7. Data Backup and Recovery


Data loss can be catastrophic for a business. A well-architected web application has automated, tested data backup processes that run continuously and can restore to any recent point in time.

Backup requirements should be driven by your Recovery Point Objective (RPO — how much data you can afford to lose) and Recovery Time Objective (RTO — how quickly you need to be back online after an incident). These are business decisions that inform technical architecture.

At Expandorix, we implement automated daily (or more frequent) backups, store them in geographically distributed locations, and test restores regularly to verify they work. A backup that has never been tested is not a backup — it is a hope.



8. Secure Authentication


Authentication — verifying that users are who they claim to be — is the first line of defense in any application. Modern applications should support:

Multi-factor authentication (MFA): Requiring a second form of verification (SMS code, authenticator app, hardware token) significantly reduces the risk of account compromise.

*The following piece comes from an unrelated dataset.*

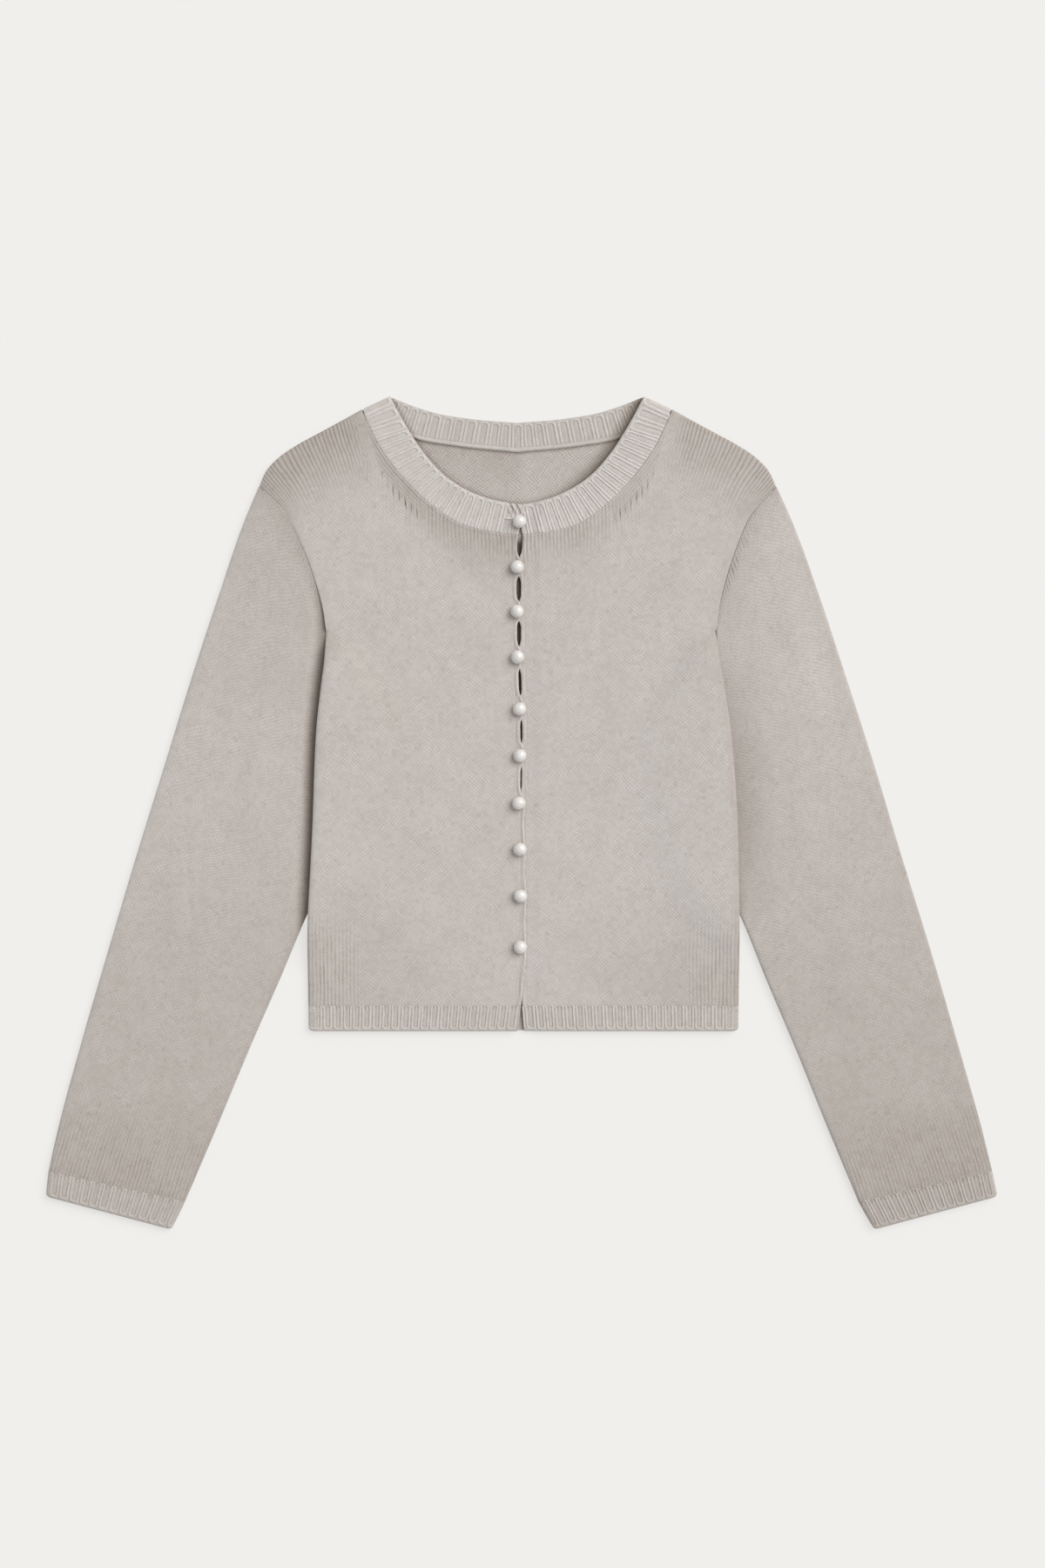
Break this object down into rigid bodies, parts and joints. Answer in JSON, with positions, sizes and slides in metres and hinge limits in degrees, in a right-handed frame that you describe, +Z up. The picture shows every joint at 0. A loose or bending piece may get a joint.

Single sign-on (SSO): Integration with identity providers like Okta, Azure Active Directory, or Google Workspace allows users to authenticate once and access multiple systems — improving both security and user experience.

Session management: Secure token handling, automatic session expiry, and the ability to revoke sessions remotely.

Brute force protection: Rate limiting and account lockout mechanisms that prevent password-guessing attacks.



Conclusion


These eight features are not optional extras — they are the foundations of a production-grade web application that you can trust to support your business operations reliably and securely. When evaluating a development partner, ask specifically how they approach each of these areas. The answers will tell you a great deal about the quality of the application they will build.

At Expandorix, every application we build includes all of these capabilities as standard. Our goal is to build software that not only works on day one but continues to work — reliably, securely, and efficiently — for years to come.